• **Information shown**:
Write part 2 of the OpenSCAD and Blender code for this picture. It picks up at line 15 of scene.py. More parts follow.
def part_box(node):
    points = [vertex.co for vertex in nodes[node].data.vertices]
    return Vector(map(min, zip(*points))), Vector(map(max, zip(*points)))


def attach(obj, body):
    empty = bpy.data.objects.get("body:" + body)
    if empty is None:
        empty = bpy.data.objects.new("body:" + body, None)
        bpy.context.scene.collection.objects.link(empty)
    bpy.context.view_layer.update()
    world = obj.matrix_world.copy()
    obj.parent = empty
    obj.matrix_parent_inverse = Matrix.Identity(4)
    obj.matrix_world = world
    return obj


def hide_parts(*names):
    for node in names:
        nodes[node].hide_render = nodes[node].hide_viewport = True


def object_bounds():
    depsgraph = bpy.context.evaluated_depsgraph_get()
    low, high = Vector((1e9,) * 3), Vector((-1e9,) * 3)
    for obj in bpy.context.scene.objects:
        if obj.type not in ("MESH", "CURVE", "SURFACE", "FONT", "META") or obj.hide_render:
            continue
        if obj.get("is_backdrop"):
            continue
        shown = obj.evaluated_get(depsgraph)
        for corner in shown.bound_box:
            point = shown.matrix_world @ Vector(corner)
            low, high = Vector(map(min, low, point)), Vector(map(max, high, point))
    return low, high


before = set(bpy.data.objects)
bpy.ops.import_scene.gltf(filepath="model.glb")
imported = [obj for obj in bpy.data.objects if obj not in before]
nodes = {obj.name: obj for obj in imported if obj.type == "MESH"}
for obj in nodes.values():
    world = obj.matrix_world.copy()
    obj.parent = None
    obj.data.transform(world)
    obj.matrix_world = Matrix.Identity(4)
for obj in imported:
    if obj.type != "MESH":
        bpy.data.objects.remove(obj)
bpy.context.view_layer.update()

• **The task**:
Reproduce the data shown above exactly.

• **Response**:
Write part 2 of the OpenSCAD and Blender code for this picture. It picks up at line 15 of scene.py. More parts follow.
def part_box(node):
    points = [vertex.co for vertex in nodes[node].data.vertices]
    return Vector(map(min, zip(*points))), Vector(map(max, zip(*points)))


def attach(obj, body):
    empty = bpy.data.objects.get("body:" + body)
    if empty is None:
        empty = bpy.data.objects.new("body:" + body, None)
        bpy.context.scene.collection.objects.link(empty)
    bpy.context.view_layer.update()
    world = obj.matrix_world.copy()
    obj.parent = empty
    obj.matrix_parent_inverse = Matrix.Identity(4)
    obj.matrix_world = world
    return obj


def hide_parts(*names):
    for node in names:
        nodes[node].hide_render = nodes[node].hide_viewport = True


def object_bounds():
    depsgraph = bpy.context.evaluated_depsgraph_get()
    low, high = Vector((1e9,) * 3), Vector((-1e9,) * 3)
    for obj in bpy.context.scene.objects:
        if obj.type not in ("MESH", "CURVE", "SURFACE", "FONT", "META") or obj.hide_render:
            continue
        if obj.get("is_backdrop"):
            continue
        shown = obj.evaluated_get(depsgraph)
        for corner in shown.bound_box:
            point = shown.matrix_world @ Vector(corner)
            low, high = Vector(map(min, low, point)), Vector(map(max, high, point))
    return low, high


before = set(bpy.data.objects)
bpy.ops.import_scene.gltf(filepath="model.glb")
imported = [obj for obj in bpy.data.objects if obj not in before]
nodes = {obj.name: obj for obj in imported if obj.type == "MESH"}
for obj in nodes.values():
    world = obj.matrix_world.copy()
    obj.parent = None
    obj.data.transform(world)
    obj.matrix_world = Matrix.Identity(4)
for obj in imported:
    if obj.type != "MESH":
        bpy.data.objects.remove(obj)
bpy.context.view_layer.update()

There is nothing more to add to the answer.